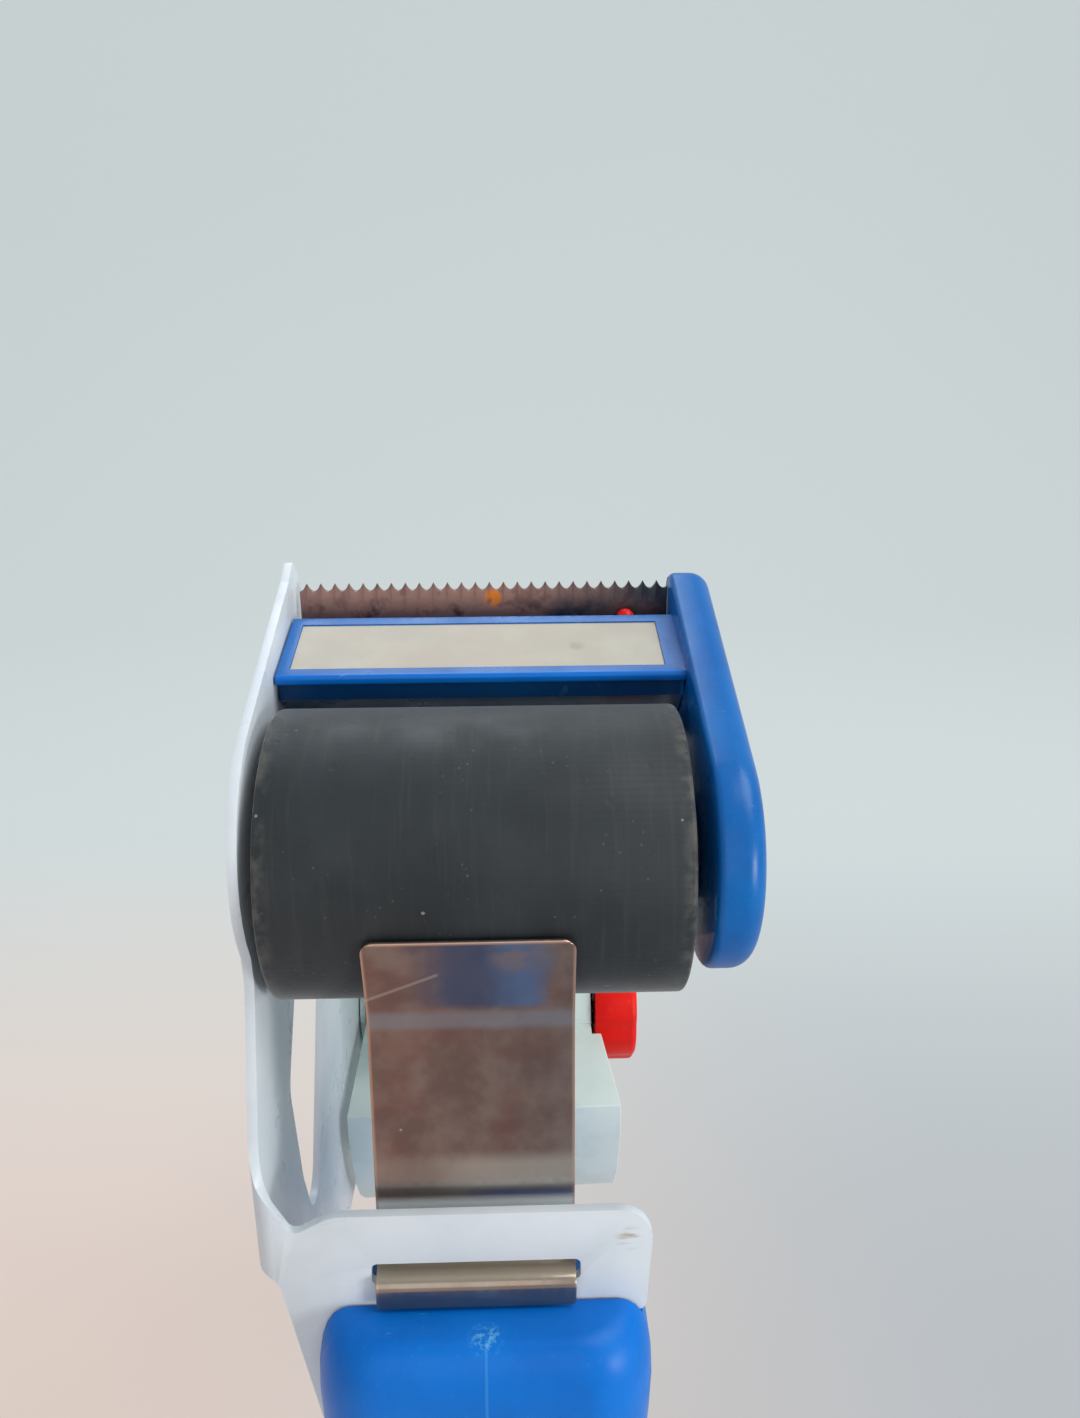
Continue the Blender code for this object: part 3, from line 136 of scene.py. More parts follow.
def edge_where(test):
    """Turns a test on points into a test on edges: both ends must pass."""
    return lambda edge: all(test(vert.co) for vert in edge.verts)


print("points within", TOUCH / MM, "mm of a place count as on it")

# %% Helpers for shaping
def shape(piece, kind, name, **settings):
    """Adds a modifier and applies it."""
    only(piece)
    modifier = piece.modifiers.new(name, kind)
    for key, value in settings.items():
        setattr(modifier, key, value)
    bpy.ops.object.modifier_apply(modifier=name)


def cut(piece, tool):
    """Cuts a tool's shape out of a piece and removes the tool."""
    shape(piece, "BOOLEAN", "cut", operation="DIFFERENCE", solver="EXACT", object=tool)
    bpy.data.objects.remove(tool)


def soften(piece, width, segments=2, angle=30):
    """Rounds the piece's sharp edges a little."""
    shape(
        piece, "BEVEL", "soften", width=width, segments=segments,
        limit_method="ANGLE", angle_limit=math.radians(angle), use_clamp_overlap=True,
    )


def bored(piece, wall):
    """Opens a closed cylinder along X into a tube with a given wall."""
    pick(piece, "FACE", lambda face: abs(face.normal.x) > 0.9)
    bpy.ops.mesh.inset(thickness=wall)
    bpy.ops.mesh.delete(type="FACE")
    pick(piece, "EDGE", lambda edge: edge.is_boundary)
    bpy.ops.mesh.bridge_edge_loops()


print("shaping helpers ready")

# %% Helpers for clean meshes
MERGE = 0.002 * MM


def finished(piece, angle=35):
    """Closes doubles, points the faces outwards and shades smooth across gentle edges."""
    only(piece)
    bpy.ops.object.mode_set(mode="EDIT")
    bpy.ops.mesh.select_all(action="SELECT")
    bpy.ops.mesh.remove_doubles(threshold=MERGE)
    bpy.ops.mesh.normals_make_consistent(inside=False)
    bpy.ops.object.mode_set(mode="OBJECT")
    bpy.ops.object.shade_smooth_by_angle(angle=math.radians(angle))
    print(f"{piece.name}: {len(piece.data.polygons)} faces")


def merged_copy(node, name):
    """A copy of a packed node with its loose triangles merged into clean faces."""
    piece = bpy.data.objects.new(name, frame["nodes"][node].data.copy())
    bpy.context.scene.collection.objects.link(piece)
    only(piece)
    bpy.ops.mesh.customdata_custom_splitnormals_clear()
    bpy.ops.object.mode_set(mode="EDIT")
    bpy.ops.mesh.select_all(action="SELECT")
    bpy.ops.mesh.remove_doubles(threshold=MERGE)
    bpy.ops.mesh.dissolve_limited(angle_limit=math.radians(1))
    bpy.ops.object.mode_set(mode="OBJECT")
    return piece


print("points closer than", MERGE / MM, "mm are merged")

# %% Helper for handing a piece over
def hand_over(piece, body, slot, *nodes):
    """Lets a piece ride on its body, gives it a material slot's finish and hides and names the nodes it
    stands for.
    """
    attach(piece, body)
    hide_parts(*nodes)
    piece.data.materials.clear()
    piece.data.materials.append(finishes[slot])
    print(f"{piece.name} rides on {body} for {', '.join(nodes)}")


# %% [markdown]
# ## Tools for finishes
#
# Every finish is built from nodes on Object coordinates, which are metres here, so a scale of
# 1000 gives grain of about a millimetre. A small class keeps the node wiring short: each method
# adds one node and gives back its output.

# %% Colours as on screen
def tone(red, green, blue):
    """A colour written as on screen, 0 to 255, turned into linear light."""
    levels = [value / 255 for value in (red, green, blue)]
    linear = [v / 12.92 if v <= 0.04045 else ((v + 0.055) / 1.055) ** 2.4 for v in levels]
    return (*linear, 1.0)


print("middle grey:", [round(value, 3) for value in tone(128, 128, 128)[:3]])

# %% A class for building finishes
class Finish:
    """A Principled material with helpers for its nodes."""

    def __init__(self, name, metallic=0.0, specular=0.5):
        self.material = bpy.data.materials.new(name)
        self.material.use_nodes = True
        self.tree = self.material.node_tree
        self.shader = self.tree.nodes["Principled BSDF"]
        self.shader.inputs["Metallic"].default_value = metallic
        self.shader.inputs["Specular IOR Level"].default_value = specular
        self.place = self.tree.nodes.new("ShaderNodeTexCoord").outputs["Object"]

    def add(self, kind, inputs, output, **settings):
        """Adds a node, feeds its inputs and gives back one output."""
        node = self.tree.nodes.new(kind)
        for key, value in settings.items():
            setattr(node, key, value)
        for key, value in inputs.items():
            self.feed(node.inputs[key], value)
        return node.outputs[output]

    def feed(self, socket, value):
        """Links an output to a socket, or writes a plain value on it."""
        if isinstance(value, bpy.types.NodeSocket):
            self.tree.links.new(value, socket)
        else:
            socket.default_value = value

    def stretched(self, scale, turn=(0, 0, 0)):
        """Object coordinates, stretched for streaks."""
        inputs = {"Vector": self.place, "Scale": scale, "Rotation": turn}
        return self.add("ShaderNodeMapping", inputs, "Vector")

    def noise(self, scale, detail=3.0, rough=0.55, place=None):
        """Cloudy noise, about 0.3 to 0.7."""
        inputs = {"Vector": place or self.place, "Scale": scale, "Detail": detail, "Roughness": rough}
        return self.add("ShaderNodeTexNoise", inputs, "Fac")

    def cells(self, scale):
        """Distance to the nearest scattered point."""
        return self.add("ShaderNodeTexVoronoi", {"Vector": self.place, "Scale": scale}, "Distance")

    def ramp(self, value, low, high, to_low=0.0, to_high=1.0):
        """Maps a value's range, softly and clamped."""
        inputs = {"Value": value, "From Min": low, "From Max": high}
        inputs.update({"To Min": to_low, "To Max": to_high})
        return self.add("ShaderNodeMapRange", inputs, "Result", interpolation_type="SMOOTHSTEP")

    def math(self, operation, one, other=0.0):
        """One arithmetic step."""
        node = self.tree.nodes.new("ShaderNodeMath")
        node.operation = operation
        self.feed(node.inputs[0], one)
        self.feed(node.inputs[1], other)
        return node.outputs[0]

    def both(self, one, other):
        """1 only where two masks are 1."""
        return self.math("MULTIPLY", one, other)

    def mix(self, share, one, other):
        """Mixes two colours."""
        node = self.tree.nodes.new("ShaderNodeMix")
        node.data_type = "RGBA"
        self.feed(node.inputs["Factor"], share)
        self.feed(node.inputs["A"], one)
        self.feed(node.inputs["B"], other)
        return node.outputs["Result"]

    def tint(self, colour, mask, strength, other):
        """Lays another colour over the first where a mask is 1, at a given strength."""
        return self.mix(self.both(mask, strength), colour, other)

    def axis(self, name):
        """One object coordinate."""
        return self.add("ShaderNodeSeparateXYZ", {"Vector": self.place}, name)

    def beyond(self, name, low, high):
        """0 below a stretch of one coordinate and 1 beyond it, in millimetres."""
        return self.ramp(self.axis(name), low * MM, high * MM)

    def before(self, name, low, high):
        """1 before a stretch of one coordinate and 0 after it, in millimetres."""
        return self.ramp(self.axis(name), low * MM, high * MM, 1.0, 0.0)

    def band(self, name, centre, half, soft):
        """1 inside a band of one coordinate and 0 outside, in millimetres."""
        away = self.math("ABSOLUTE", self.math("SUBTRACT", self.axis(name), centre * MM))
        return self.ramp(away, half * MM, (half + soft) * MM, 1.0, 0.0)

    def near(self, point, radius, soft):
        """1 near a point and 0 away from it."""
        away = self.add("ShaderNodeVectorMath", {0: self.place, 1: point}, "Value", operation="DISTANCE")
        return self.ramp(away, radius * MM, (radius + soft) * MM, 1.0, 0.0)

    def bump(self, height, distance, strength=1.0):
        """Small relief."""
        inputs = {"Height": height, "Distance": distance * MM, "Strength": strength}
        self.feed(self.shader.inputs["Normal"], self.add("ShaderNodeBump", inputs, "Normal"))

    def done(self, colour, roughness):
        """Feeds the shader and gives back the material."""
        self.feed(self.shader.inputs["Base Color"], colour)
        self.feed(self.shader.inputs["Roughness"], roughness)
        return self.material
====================
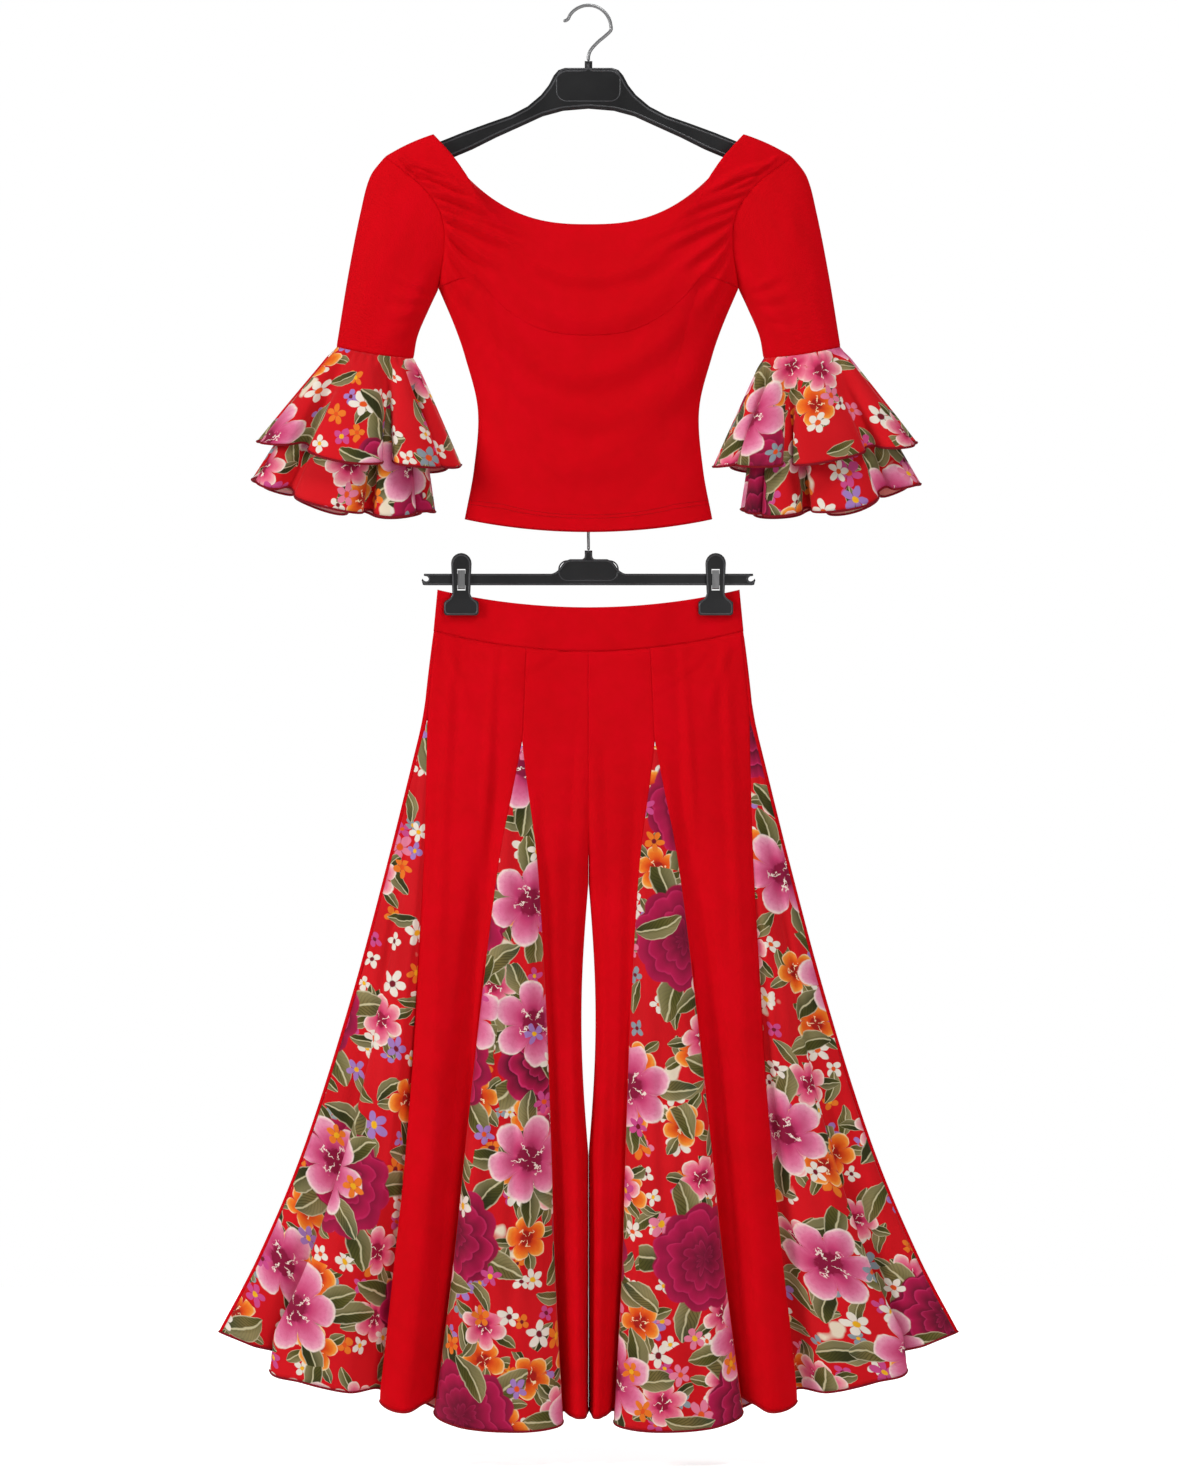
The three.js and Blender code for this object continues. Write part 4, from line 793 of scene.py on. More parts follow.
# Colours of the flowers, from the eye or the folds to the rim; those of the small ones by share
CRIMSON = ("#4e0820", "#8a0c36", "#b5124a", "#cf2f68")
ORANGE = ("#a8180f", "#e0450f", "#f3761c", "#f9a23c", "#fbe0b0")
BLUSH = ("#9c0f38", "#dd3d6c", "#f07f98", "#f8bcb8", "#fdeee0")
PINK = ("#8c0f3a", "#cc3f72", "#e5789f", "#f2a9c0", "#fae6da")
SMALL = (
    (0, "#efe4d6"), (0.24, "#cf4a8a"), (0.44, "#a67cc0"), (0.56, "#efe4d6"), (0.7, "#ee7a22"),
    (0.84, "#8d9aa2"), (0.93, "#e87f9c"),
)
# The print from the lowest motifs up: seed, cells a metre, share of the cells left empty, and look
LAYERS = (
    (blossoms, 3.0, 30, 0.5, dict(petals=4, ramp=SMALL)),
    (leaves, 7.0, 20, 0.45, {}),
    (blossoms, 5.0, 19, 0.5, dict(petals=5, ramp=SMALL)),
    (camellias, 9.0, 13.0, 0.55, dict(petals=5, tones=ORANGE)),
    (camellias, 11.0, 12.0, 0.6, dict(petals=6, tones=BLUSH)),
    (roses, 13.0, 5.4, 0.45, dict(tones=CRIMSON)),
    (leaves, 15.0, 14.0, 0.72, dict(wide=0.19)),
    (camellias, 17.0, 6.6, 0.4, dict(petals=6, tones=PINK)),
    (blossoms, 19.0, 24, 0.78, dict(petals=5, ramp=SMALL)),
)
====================
→ **Given task**
Nothing but the lines from the line that contains "attach(piece, body)" through the line that contains "Principled material with" should be given again, each exactly as it stands, both ends included.

→ **Correct output**
    attach(piece, body)
    hide_parts(*nodes)
    piece.data.materials.clear()
    piece.data.materials.append(finishes[slot])
    print(f"{piece.name} rides on {body} for {', '.join(nodes)}")


# %% [markdown]
# ## Tools for finishes
#
# Every finish is built from nodes on Object coordinates, which are metres here, so a scale of
# 1000 gives grain of about a millimetre. A small class keeps the node wiring short: each method
# adds one node and gives back its output.

# %% Colours as on screen
def tone(red, green, blue):
    """A colour written as on screen, 0 to 255, turned into linear light."""
    levels = [value / 255 for value in (red, green, blue)]
    linear = [v / 12.92 if v <= 0.04045 else ((v + 0.055) / 1.055) ** 2.4 for v in levels]
    return (*linear, 1.0)


print("middle grey:", [round(value, 3) for value in tone(128, 128, 128)[:3]])

# %% A class for building finishes
class Finish:
    """A Principled material with helpers for its nodes."""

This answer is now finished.